------ RECORDS PROVIDED

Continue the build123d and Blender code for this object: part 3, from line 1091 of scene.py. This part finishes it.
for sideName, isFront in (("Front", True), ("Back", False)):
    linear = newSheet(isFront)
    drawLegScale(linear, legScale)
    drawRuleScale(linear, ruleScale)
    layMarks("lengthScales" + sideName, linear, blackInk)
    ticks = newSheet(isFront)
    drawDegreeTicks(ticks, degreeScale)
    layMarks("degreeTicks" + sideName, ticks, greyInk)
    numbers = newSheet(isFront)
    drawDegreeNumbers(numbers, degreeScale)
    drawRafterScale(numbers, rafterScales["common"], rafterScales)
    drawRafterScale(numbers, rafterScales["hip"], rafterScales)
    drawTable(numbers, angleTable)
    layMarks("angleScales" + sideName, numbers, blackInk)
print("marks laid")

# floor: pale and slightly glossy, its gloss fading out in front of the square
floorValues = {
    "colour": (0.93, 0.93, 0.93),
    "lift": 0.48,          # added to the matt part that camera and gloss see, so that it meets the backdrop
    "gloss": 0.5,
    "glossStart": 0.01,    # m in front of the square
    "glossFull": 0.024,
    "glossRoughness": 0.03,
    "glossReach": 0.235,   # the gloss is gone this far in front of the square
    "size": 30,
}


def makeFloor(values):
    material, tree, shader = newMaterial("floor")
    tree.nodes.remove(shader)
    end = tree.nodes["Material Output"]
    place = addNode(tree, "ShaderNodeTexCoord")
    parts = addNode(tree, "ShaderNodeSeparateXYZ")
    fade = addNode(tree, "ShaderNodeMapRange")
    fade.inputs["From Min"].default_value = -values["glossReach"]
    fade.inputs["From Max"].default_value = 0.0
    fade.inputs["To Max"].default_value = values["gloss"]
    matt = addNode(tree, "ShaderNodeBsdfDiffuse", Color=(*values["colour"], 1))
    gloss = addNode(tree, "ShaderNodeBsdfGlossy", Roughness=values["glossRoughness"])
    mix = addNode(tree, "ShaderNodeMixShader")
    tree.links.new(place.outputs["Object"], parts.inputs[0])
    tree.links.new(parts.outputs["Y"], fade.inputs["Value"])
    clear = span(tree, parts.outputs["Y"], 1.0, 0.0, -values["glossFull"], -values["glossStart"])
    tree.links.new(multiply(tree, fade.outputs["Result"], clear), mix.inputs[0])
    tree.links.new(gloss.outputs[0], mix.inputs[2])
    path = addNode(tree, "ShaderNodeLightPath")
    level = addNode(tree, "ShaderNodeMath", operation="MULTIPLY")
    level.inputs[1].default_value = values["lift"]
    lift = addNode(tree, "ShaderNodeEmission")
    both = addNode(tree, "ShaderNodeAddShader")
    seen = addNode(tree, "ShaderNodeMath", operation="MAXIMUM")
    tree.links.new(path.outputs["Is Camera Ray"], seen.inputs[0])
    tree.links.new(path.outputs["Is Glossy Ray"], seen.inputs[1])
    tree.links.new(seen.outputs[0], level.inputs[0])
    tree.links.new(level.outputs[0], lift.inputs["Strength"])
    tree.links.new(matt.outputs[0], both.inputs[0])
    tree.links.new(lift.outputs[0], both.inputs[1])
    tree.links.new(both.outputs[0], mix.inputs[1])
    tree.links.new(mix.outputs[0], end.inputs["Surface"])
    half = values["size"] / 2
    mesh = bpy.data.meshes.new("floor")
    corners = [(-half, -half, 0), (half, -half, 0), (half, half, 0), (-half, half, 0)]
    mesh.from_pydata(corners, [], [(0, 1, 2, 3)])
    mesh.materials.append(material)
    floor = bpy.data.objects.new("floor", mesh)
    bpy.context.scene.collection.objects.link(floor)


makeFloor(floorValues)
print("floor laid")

------------
------ RECORDS PROVIDED

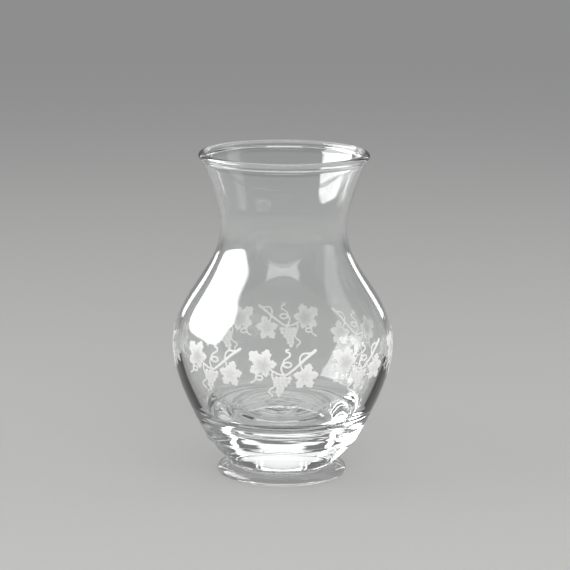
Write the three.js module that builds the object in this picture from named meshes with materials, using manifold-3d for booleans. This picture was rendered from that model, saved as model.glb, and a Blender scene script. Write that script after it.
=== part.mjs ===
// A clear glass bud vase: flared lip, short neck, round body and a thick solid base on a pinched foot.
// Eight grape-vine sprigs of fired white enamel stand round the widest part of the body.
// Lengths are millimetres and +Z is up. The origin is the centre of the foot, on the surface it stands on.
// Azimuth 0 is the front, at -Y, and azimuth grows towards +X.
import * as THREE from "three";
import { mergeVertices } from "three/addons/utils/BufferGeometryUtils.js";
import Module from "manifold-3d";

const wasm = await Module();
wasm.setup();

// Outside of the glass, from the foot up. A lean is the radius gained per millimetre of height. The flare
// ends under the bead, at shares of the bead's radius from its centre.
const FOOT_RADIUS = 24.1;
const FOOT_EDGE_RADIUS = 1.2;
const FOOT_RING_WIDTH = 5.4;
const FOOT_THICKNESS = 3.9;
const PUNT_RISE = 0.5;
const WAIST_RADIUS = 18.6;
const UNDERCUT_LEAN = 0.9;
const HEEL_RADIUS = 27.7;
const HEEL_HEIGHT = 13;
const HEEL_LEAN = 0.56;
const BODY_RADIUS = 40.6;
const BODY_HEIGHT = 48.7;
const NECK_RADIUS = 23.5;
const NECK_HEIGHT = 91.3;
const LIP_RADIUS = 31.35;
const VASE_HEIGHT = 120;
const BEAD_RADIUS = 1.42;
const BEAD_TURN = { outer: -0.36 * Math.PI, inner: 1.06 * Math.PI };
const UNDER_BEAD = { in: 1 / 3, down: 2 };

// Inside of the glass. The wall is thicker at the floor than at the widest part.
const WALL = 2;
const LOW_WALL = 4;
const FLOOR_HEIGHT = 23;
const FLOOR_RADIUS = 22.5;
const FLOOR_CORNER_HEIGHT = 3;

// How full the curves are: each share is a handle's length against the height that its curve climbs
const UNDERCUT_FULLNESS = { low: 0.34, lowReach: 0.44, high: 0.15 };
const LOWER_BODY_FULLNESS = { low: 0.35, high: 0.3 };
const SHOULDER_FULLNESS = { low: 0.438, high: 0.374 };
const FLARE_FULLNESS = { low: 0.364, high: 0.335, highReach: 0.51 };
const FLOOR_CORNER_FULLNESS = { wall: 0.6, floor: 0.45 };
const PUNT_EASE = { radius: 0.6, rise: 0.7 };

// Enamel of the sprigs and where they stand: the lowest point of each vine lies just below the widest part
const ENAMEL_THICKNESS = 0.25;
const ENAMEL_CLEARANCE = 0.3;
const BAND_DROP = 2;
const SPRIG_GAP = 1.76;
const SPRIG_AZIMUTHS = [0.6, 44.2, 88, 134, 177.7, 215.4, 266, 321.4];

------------

YOUR TASK: How many of the lines above include the string "scene"? Reply with the number by itself.

SOLVED EXERCISE: 3